Vitus Energy says 203 gallons of diesel fuel leaked into Kuskokwim River in Steamboat Slough spill
Vitus Energy, the company that owns a tugboat, the Frances Snow, now known to have leaked diesel fuel into the Kuskokwim River, told state authorities that the the boat spilled 203 gallons into the water.
A large sheen was first observed on Oct. 30 in Steamboat Slough, roughly 3 miles upriver from Bethel. That same day, a strong fuel smell was reported at the Bethel seawall and as far downriver as Napaskiak, approximately 7 miles away.
It wasn’t until the following day that Vitus was able to respond with a tugboat to dewater the vessel, deploy absorbent booms, and prepare the Frances Snow for haul-out at the Port of Bethel.

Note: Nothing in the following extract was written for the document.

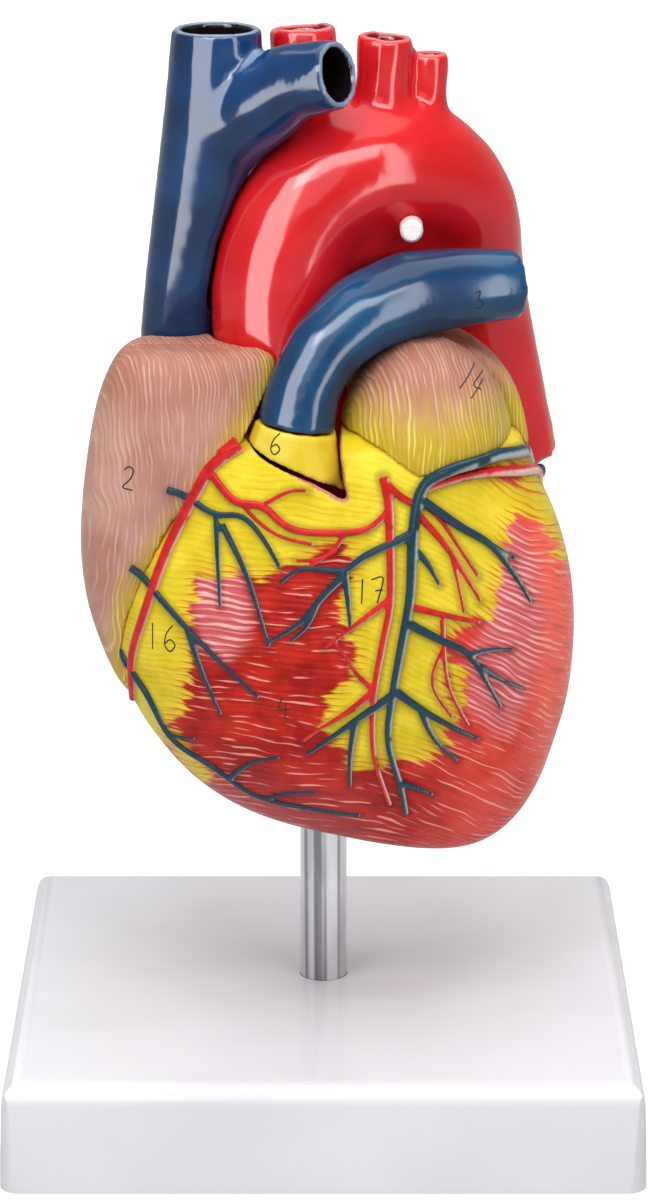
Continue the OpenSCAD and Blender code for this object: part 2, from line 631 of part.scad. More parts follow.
// Muscles that stand on the chamber walls and hold the leaflets by their cords.
muscle_rows = [
    [[-8, 12, 62], [-15, 6, 84], 4],
    [[-22, 10, 68], [-19, 5, 87], 3.4],
    [[17, 4, 62], [20, 3, 86], 4.2],
    [[33, -2, 62], [29, 2, 87], 4.2]];
cord_rows = [
    [0, [-11, 1.5, 96]], [0, [-14, 6.5, 98]], [0, [-13, -2.5, 98]], [1, [-18, 6, 95]], [1, [-17, 0, 94]],
    [2, [18.5, 4, 104]], [2, [20, -1, 104]], [3, [29, 5, 104]], [3, [28, -1, 104]]];
module papillary_muscles() color("lightcoral") moulded() {
    intersection() {
        for (m = muscle_rows) {
            foot = real(m[0]);
            tip = real(m[1]);
            tube([[foot.x, foot.y, foot.z, m[2]], each [for (t = [0.5, 0.85])
                    [foot.x + t * (tip.x - foot.x), foot.y + t * (tip.y - foot.y), foot.z + t * (tip.z - foot.z), m[2] * (1 - 0.35 * t)]],
                  [tip.x, tip.y, tip.z, m[2] * 0.4]], 7, 1);
        }
        union() { right_chamber(); left_chamber(); }
    }
    for (c = cord_rows) chord(real(muscle_rows[c[0]][1]) - [0, 0, 2], real(c[1]));
}

// ---------------------------------------------------------------- front cover

cover_gap = 0.4;                     // kept between the cover and the vessels it closes against
module cover_trims() {
    through(notch, -far, part_y + 1);
    aorta_outside(cover_gap);
    intersection() {
        trunk_outside(cover_gap);
        root_side(1, -cover_gap);
    }
    cava_outside(cover_gap);
}

module front_ventricles() color("tomato") difference() {
    moulded() difference() {
        intersection() {
            union() {
                form(ventricle_rows);
                conus_outside();
            }
            front_half();
        }
        difference() {
            chambers();
            intersection() { magnet_bosses(1); form(ventricle_rows); }
        }
        cover_trims();
    }
    magnet_pockets(1);
}

module right_auricle() color("burlywood") difference() {
    moulded() difference() {
        intersection() {
            form(right_atrium_rows);
            front_half();
        }
        form(ventricle_rows);
        conus_outside();
        difference() {
            chambers();
            intersection() { magnet_bosses(1); form(right_atrium_rows); }
        }
        cover_trims();
    }
    magnet_pockets(1);
}

module left_auricle() color("burlywood") moulded() difference() {
    intersection() {
        form(left_auricle_rows);
        front_half();
    }
    form(ventricle_rows);
    conus_outside();
    form(fewer(inner(left_auricle_rows, atrium_wall)), 1, 12);
    cover_trims();
}

module front_magnets() color("lightgray") magnets(1);

// ---------------------------------------------------------------- raised coronary vessels

// Depth of the heart's surface at a drawn x and z, on the front (side -1) or the back (side 1).
function table_row(rows, z) = let (
        hits = [for (i = [0:len(rows) - 2]) if (z >= rows[i][0] && z <= rows[i + 1][0]) i],
        i = len(hits) > 0 ? hits[0] : z < rows[0][0] ? 0 : len(rows) - 2,
        t = min(max((z - rows[i][0]) / (rows[i + 1][0] - rows[i][0]), 0), 1))
    rows[i] + t * (rows[i + 1] - rows[i]);
function skin_y(rows, x, z, side) = let (
        r = table_row(rows, z),
        u = min(abs(x - (r[1] + r[2]) / 2) / ((r[2] - r[1]) / 2), 1),
        s = pow(1 - pow(u, form_power), 1 / form_power))
    side < 0 ? mid_y(r) - s * (mid_y(r) - r[3]) : mid_y(r) + s * (r[4] - mid_y(r));
// A vessel over the skin through [x, z] points, tapering from one share of the diameter to another.
module relief(points, diameter, from = 1, to = 0.4, side = -1, rows = ventricle_rows) {
    fine = finer(points, side > 0 ? 2 : len(points) > 2 ? 1 : 2);
    last = len(fine) - 1;
    tube([for (i = [0:last]) let (p = fine[i], q = real([p.x, skin_y(rows, p.x, p.y, side), p.y]))
            [q.x, q.y, q.z, diameter / 2 * (from + (to - from) * i / last)]], from > 1.05 ? 5 : 4, 1, up = [0, 1, 0]);
}

// Each coronary vessel: its [x, z] points, then the share of the full diameter at either end.
front_arteries = [
    [[[-18, 130.6], [-21.4, 127], [-28.4, 113], [-33.3, 99], [-35, 91], [-35, 82.6]], 1.15, 0.8],
    [[[-21, 126], [-16, 122], [-11, 122], [-6, 118], [4, 117.5], [12, 122]], 0.7, 0.6],
    [[[-11, 122], [-6, 125], [-3, 125]], 0.5, 0.3],
    [[[11, 127], [12.2, 122.5], [12.3, 118]], 0.85, 0.8],
    [[[12.4, 112.8], [12.4, 106], [10.6, 97], [9.2, 86.8]], 0.78, 0.62],
    [[[8.7, 82.4], [8.8, 76], [11, 64]], 0.6, 0.45],
    [[[9.3, 89], [4, 84.8], [-2, 82]], 0.7, 0.4],
    [[[12, 106], [6, 100.5], [0, 96]], 0.6, 0.35],
    [[[18.2, 103.2], [22, 102], [29, 100]], 0.6, 0.4],
    [[[22.6, 94], [23.4, 87], [26.4, 81.4]], 0.5, 0.35],
    [[[19, 117.5], [23, 112.6], [29, 103]], 0.6, 0.35],
    [[[22, 124.7], [25, 125.4], [31, 125.6], [38.4, 122.8]], 0.8, 1.1]];
front_veins = [
    [[[40, 127.5], [33, 129.5], [25, 129.5], [18.5, 126], [16.3, 118], [16, 106], [14.5, 97], [13, 88], [12, 78],
      [14.5, 68], [15, 63]], 1.2, 0.5],
    [[[17.5, 123.5], [25, 118], [31, 114], [36, 107]], 0.9, 0.4],
    [[[16, 117], [7, 113], [4, 110.5], [-4, 111], [-8, 108]], 1, 0.3],
    [[[4, 110], [0, 106], [-4, 101], [-10, 97]], 0.7, 0.3],
    [[[4, 110], [4.6, 103.4]], 0.6, 0.4],
    [[[16, 115], [19, 112], [21, 108]], 0.7, 0.3],
    [[[15, 101], [22, 97], [27, 94], [31.5, 86]], 0.8, 0.4],
    [[[27, 94], [34, 94]], 0.5, 0.35],
    [[[29, 91.5], [36, 86]], 0.5, 0.3],
    [[[13, 88], [18, 84], [24, 80], [29, 77]], 0.8, 0.35],
    [[[18, 84], [25, 73]], 0.6, 0.35],
    [[[13, 87], [6, 82], [-3, 75]], 0.8, 0.35],
    [[[6, 82], [5, 75], [5, 68]], 0.6, 0.35],
    [[[-21.4, 119.6], [-18, 119.2], [-14.4, 119.4], [-11, 116], [-8, 111]], 0.75, 0.4],
    [[[-19, 120.2], [-19.4, 112], [-19.2, 105]], 0.6, 0.35],
    [[[-17, 120.2], [-13.6, 109], [-10, 97]], 0.6, 0.35],
    [[[-29, 101.8], [-25, 98.2], [-19, 92.5], [-12, 87]], 0.7, 0.35],
    [[[-25, 98], [-23, 91], [-19, 83]], 0.6, 0.35],
    [[[-33.4, 80.5], [-29.6, 74], [-24, 63]], 0.5, 0.4],
    [[[-6, 74], [-11, 74], [-17, 70], [-10, 65], [-1, 63], [8, 62]], 0.6, 0.6]];
rear_arteries = [
    [[[-36, 86], [-26, 91], [-14, 101], [-5, 106]], 1, 0.8],
    [[[-5, 106], [2, 93], [8, 78], [14, 60]], 0.8, 0.4],
    [[[37.6, 114.4], [34.6, 107], [32, 96]], 0.9, 0.5]];
rear_veins = [
    [[[40, 121], [31, 114.5], [16, 111.5], [0, 111], [-10, 109.5]], 1.1, 1.5],
    [[[-1, 110], [6, 94], [12, 78], [18, 60]], 0.9, 0.4],
    [[[22, 112], [26, 96], [28, 80]], 0.7, 0.4]];

crossing_gap = 0.1;                  // kept between an artery and a vein that passes it
// The raised vessels of one half, standing on the finished forms.
module raised(vessels, diameter, side) difference() {
    intersection() {
        for (v = vessels) relief(v[0], diameter, v[1], v[2], side);
        if (side < 0) front_half(); else rear_half();
    }
    form(ventricle_rows);
    form(right_atrium_rows);
    if (side < 0) {
        conus_outside();
        form(left_auricle_rows);
        through(notch, -far, part_y + 1);
    } else {
        form(left_atrium_rows);
        lower_cava_outside(seat_clearance);
        aorta_outside(seat_clearance);
    }
}

module front_coronary_arteries() color("red") moulded() difference() {
    raised(front_arteries, artery_diameter, -1);
    raised(front_veins, vein_diameter + crossing_gap, -1);
}
module front_cardiac_veins() color("darkslateblue") moulded() raised(front_veins, vein_diameter, -1);
module rear_coronary_arteries() color("red") moulded() difference() {
    raised(rear_arteries, artery_diameter, 1);
    raised(rear_veins, vein_diameter + crossing_gap, 1);
}
module rear_cardiac_veins() color("darkslateblue") moulded() raised(rear_veins, vein_diameter, 1);

// ---------------------------------------------------------------- nodes

base_plate();
support_rod();
rod_washer();
rod_screw();
rear_ventricles();
rear_right_atrium();
left_atrium();
rod_socket();
rear_magnets();
aorta();
aortic_valve();
superior_vena_cava();
inferior_vena_cava();
pulmonary_conus();
pulmonary_trunk();
pulmonary_valve();
pulmonary_veins();
arterial_ligament();
tricuspid_valve();
mitral_valve();
papillary_muscles();
rear_coronary_arteries();
rear_cardiac_veins();
front_ventricles();
right_auricle();
left_auricle();
front_magnets();
front_coronary_arteries();
front_cardiac_veins();
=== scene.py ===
"""Looks of the two-part heart model: a painted and varnished PVC heart, a chromed rod and a white
moulded base."""
import math
from functools import partial

import bpy
import numpy as np
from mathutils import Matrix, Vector
from mathutils.bvhtree import BVHTree
from mathutils.kdtree import KDTree


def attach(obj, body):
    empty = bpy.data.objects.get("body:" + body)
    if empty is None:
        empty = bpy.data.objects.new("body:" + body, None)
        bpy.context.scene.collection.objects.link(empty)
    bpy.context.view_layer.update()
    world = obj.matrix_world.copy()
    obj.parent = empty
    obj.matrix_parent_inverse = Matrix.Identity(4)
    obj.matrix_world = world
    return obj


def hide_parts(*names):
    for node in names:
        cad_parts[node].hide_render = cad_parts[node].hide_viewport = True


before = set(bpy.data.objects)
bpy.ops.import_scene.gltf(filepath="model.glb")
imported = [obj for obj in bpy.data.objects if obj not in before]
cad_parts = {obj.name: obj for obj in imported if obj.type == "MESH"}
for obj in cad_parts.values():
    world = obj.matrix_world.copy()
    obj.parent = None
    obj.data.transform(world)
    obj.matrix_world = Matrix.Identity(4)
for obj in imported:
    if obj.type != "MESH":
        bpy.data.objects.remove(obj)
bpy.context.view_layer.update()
bpy.ops.object.select_all(action="DESELECT")

MM = 0.001
SEAM_Y = -8.0            # parting plane between the cover and the rear half, in mm
PINNED_Y = -8.15         # middle of the thin layer by it whose points hardly move, in mm
FAR = 150                # outside the heart, in mm, where rays at its skin start

# ------------------------------------------------------------------ the shapes' own tables, in mm

# Rows of [height, left, right, front, back] through the heart's parts, as they are moulded.
VENTRICLES = [
    [51.5, 17, 27, -13, -6], [52.6, 11, 31, -17, -1], [55, 0, 34.8, -21, 5],
    [59, -14.5, 38.4, -24.5, 11], [65, -24.4, 41.6, -27.5, 18], [73, -31.6, 44.3, -30, 24],
    [81, -36.4, 46.4, -31.5, 27.5], [90, -38.8, 47.4, -32, 29.5], [99, -38.6, 47.4, -32, 30.5],
    [108, -36.5, 46.2, -31.3, 30], [116, -33.5, 43.8, -30.3, 28], [123, -30.5, 40.6, -28.8, 25],
    [129, -27, 38, -27.4, 21], [132.5, -22, 36, -25, 16], [134.5, -14, 29, -20, 9]]
RIGHT_ATRIUM = [
    [82, -37.6, -30, -12, 0], [85, -39.6, -26, -14, 6], [91, -42.2, -20, -16, 12],
    [100, -44.8, -13, -18, 18], [110, -45.8, -9, -19.5, 21], [120, -45.3, -7, -20.8, 22],
    [130, -44, -6, -21.5, 22], [138, -42.4, -7, -21.3, 19], [144, -40.2, -7.6, -20.3, 15],
    [147.5, -37.8, -8.6, -18, 10], [149, -34.5, -11, -14.5, 4]]
LEFT_ATRIUM = [
    [113, 0, 30, 0, 26], [117, -8, 36, -6, 29], [125, -10, 38.6, -7, 30], [133, -10, 38.2, -7, 30],
    [141, -8, 35.5, -7, 29], [146.5, -3, 30, -6, 25], [148.5, 4, 22, -2, 19]]
LEFT_AURICLE = [
    [120.5, 8, 15, -20, 0], [123, 5, 21, -24, 0], [127, 3.4, 29.5, -26.6, 0],
    [132, 3, 34.9, -27.2, 0], [138, 3.7, 34, -26, 0], [143.5, 6.2, 31.4, -23.2, 0],
    [148, 10.5, 27, -19, 0], [150.5, 15, 22.5, -14, 0]]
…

On Nov. 2, the vessel was pulled out of the water and the company measured the fuel tanks.
Vitus estimates that 250 to 300 gallons of diesel fuel were on board at the time the Frances Snow became partially submerged in Steamboat Slough. According to Vitus, the vessel sank due to a 1.5-inch crack in the hull. It is not clear when the crack developed, but it has now been patched.
"The boat has been removed, the oil sheens are no longer visible on the water or the shore. The smell of fuel at the seawall is no longer evident," Bernie Nowicki, the Western Region on-scene coordinator for the Alaska Department of Environmental Conservation, said.
"I did inquire with Vitus Energy about downriver, and I was told through them that they did not notice any sheen downriver below Bethel as of [Nov. 1]," Nowicki said.
According to Nowicki, Vitus, as the responsible party, will be handling the cleanup effort itself. He doesn’t foresee state or federal agencies stepping in to manage the response now.
"At this point right now, I'm satisfied with their response actions in their cleanup operations for this event," Nowicki said.
A "small" spill
At a reported 203 gallons, the spill fails to even meet the threshold of 500 to 5,000 gallons the National Oceanic and Atmospheric Administration (NOAA) refers to as a “small” diesel spill. According to a NOAA factsheet, these types of fuel spills tend to naturally evaporate or disperse within a few days, leaving little if any fuel on the surface for responders to recover.
The factsheet also notes that a significant amount of fuel can be trapped in sediments when spills occur very close to the shore, as was the case with the Frances Snow in Steamboat Slough. Diesel fuel is one of the most acutely toxic types of oil, and high mortality of plants and animals can occur when large amounts of fuel soak into wetland areas, according to NOAA.
Vitus Safety and Environmental Manager Kevin O’Shea said that Vitus crews reported seeing no sheen on the water or the shoreline on multiple passes through Steamboat Slough on Nov. 2.
O’Shea said that the 203-gallon figure was based on the high end of Vitus’s initial estimate of 250 to 300 gallons of diesel fuel on board the Frances Snow at the time of the spill.
The state is relying on residents to report any signs of fuel contamination on the Kuskokwim River. Nowicki said that he can be contacted at 907-269-8149.
"I'm really relying on assistance from the community because I'm not out there. I don't have boots on the ground," Nowicki said.
It is still not clear whether Vitus Energy will face punitive actions for the Steamboat Slough spill. Nowicki said that such action would likely come from a third party, if at all.